▶ Exercise prompt: Please repeat all of the listing exactly.

▶ Data shown:
Begin
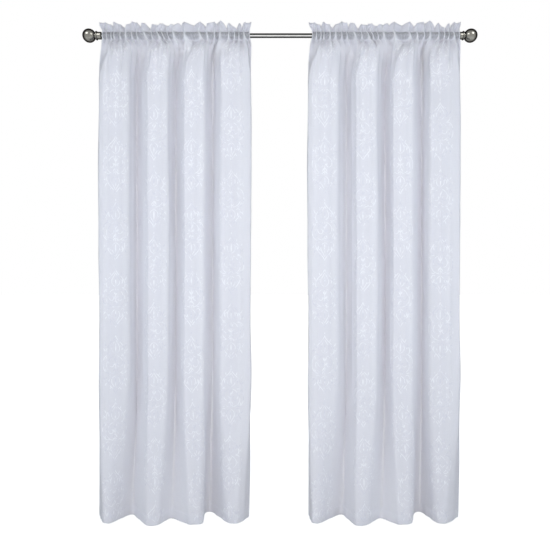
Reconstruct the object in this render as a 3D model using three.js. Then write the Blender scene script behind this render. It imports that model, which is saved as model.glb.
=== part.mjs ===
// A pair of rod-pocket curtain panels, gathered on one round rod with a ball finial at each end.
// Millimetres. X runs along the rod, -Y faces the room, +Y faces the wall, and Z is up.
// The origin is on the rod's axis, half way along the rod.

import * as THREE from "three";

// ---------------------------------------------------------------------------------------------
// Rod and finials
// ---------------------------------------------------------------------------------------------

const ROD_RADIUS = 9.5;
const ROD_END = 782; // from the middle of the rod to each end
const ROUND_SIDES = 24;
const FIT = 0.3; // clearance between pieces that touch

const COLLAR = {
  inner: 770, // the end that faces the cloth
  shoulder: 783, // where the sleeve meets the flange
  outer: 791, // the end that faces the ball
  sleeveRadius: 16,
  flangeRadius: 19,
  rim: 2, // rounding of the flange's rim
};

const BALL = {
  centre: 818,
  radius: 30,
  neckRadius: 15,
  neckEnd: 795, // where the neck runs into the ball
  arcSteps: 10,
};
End
▶ Response to the exercise:
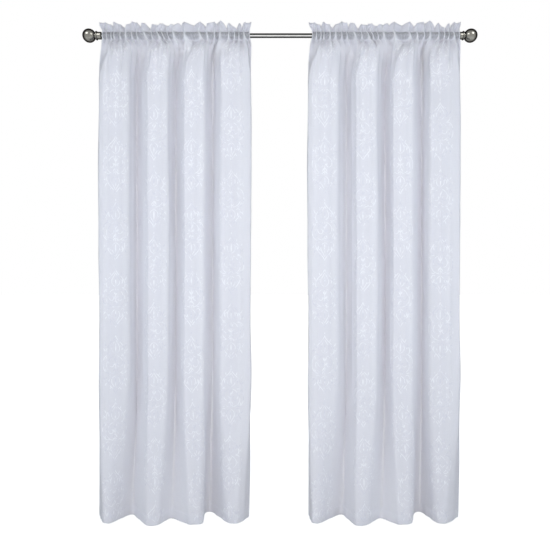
Reconstruct the object in this render as a 3D model using three.js. Then write the Blender scene script behind this render. It imports that model, which is saved as model.glb.
=== part.mjs ===
// A pair of rod-pocket curtain panels, gathered on one round rod with a ball finial at each end.
// Millimetres. X runs along the rod, -Y faces the room, +Y faces the wall, and Z is up.
// The origin is on the rod's axis, half way along the rod.

import * as THREE from "three";

// ---------------------------------------------------------------------------------------------
// Rod and finials
// ---------------------------------------------------------------------------------------------

const ROD_RADIUS = 9.5;
const ROD_END = 782; // from the middle of the rod to each end
const ROUND_SIDES = 24;
const FIT = 0.3; // clearance between pieces that touch

const COLLAR = {
  inner: 770, // the end that faces the cloth
  shoulder: 783, // where the sleeve meets the flange
  outer: 791, // the end that faces the ball
  sleeveRadius: 16,
  flangeRadius: 19,
  rim: 2, // rounding of the flange's rim
};

const BALL = {
  centre: 818,
  radius: 30,
  neckRadius: 15,
  neckEnd: 795, // where the neck runs into the ball
  arcSteps: 10,
};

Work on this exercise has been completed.